A more accurate one-sentence summary of today's reading would be that nothing really violent happened in today's reading. Only one named character died, which sounds much more violent now than I'm writing it out than it felt while reading it (which should tell you a lot about this series). After a bunch of action in the first two chapters, including a dead-of-night escape from oppression, some lying (but nowhere near as much as is usually present in the books), and the shootout which resulted in the one character's death, there was a long span of no action whatsoever.


Here's why: throughout the first two books, everything took place within the limits of a city clearly recognizable as a very rundown version of Chicago to anyone who went into the series knowing the most famous facts about Chicago's layout and/or the book series. Every character just assumed that there was nothing, or at least very little, beyond Chicago.


Then, about a hundred pages before where I currently am, all the surviving principal characters left Chicago and were introduced into a massive scientific compound situated in a converted O'Hare International Airport. Since then, the book has been composed mostly of long passages of expository conversation occasionally interrupted by interludes of character development. All sorts of interesting facts have been revealed, like what's been going on in the rest of the country while a select group live in a dystopia in Chicago, and why they were in Chicago, and why the factions were created (the real reason being slightly different from the reason given in the first book), and what Divergence is (the real definition being extremely different from any and all of the definitions given in the first two books), and what Tris's mother's backstory actually is (which is quite different from the one given in the first book), and that a main character who we thought was Divergent isn't actually Divergent, and why there was a select group of people living in a dystopia, and that there are several different such groups living in different sorts of dystopias, and for goodness's sake, Veronica, could you possibly give us a chapter or two to process this mess of information?
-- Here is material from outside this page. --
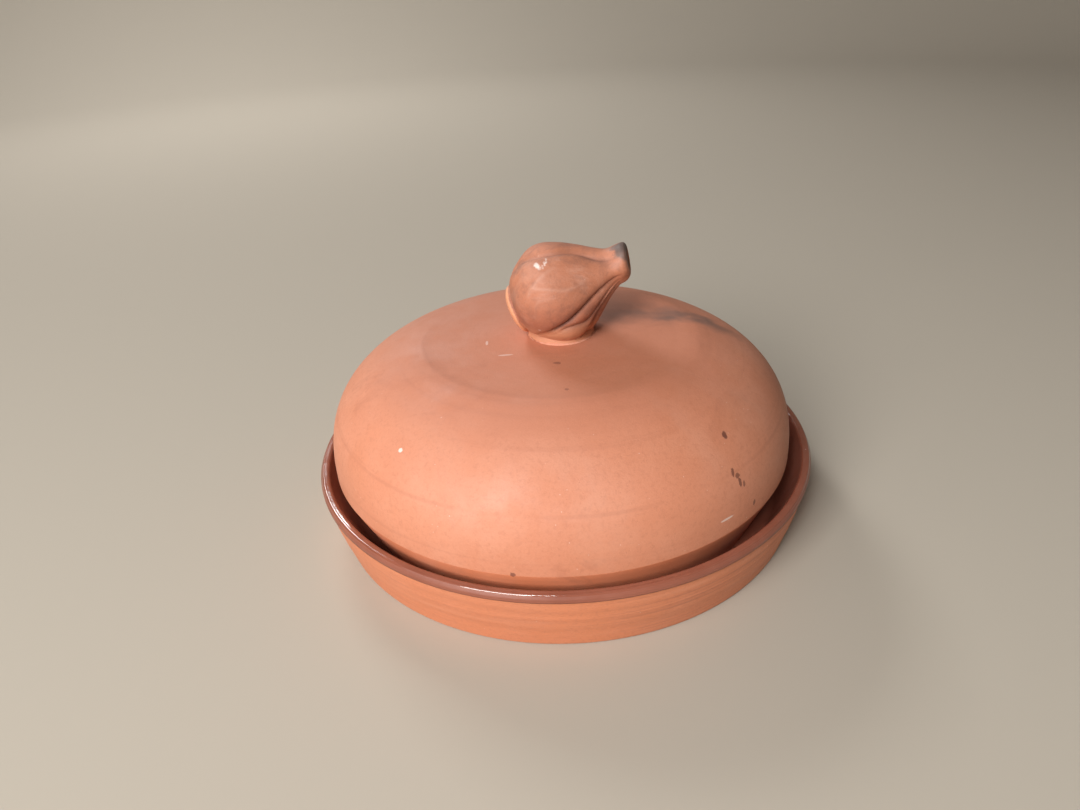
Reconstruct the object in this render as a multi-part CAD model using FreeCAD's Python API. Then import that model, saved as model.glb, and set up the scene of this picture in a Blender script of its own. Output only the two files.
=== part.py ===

Basically, Veronica Roth has created an entirely new world that in many ways collides discordantly with the one she originally wrote, and the sudden inrush of new explanations and revelations is so staggering that it's left me a bit numb, hence my initial thought of "nothing happened", when in fact more has probably happened narrative-wise in the last hundred pages than in the entirety of the first two books. In the end, I have only two real thoughts to share.


First, I'm realizing how mistrustful all the teen literature I've been reading lately has made me. I've talked briefly in the past about a book series I've been reading and enjoying called Miss Peregrine's Peculiar Children. Yesterday I finished the second book, and spoiler alert, but after 300 pages of me vainly attempting to guess how the book was going to end but assuming that it was going to be more of a hopeful, "on-to-the-next-step" sort of cliffhanger than a "what-the-heck-just-happened" sort, a plot twist that I didn't see coming at all involving a traitor in the main characters' midst rapidly resulted in all but three main characters falling into the dastardly clutches of the nearly undefeatable villains, with definitely one and probably two of those remaining three left mere hours from dying horribly. The end. And the author is slow, so it'll likely be two or three years before book three comes out. Add to that lovely experience my recent reading of Across the Universe, in which every book contained at least one traitor and at least two shocking twists, and last summer's reading of The Hunger Games, which wasn't as bad but contained plenty of unexpected developments, and of course the fact that I've just read the first two Divergent books, and you'll find that the point I'm slowly but surely leading up to it that I don't trust anyone in this new scientific compound. Seriously. It's still a little too early in the book for a shocking twist, but after a certain point I know I'll be starting every scene just waiting for someone to whip out a gun or inject someone with something or say, "Ha! Everything we told you in those 100 expository pages was a lie!" or "I am your father!"


Paranoia. It makes reading books so much more fun (note my sarcasm).


And second, was this really a good idea?


I understand that the exposition is necessary. Tris and friends' dystopian existence has never really been explained, and it's undeniably nice to finally have some understanding of the society Tris lives in. But after the first book, which didn't have a ton of plot but had plenty of action and a certain amount of suspense, and then the second book, which was essentially just nonstop drama, plot, and fighting, it's a bit weird to have everyone just meandering around a remodeled airport chatting with scientists who appear completely trustworthy to the kinds of people who don't read much modern teen literature. I know it's the calm before the storm and that chaos, betrayal, yelling, and screaming, will probably be reintroduced into the story quite soon. And really, the information isn't even uninteresting. It's just that there's tons of it, and I can easily imagine a reader who had come to expect certain things of this series getting majorly bogged down in the section I'm currently in.


To conclude, one other thing which has been notably absent from this expository section is the maddeningly constant repetition of the phrase "I can't breathe". If there is any aspect of Veronica Roth's writing that I feel I can freely criticize, it is the fact that in pretty much every scene in which Tris is afraid of something, she stops breathing. Perhaps even more maddening is how often heartbeats are mentioned in various different ways. "My heart beats faster than......" "The pain throbs like a second heartbeat." "I can feel my heartbeat in my fingertips." "My heartbeat is as loud as......" Etc., etc., etc. Today's reprieve from the constancy of these two concepts has been very nice, but I feel it can't possibly last much longer.


Oh well.


TTFN.


~Pearl Clayton         

2 comments:

  1. Aw gee I wonder who dies. *shrugs* Eh it probably wont be the second best character or anything. Since Will was... how shall I say this.... inexplicably murdered!

    ReplyDelete
    Replies
    1. You're really never going to let that go, are you?
      I'm wondering who the second best character would be now, though. Uriah, maybe.
      Tris, DON'T KILL URIAH OR LET HIM OUT OF YOUR SIGHT. ESPECIALLY IF YOU'RE AT THE SCIENTIFIC COMPOUND. THEY'RE ALL EVIL. I think.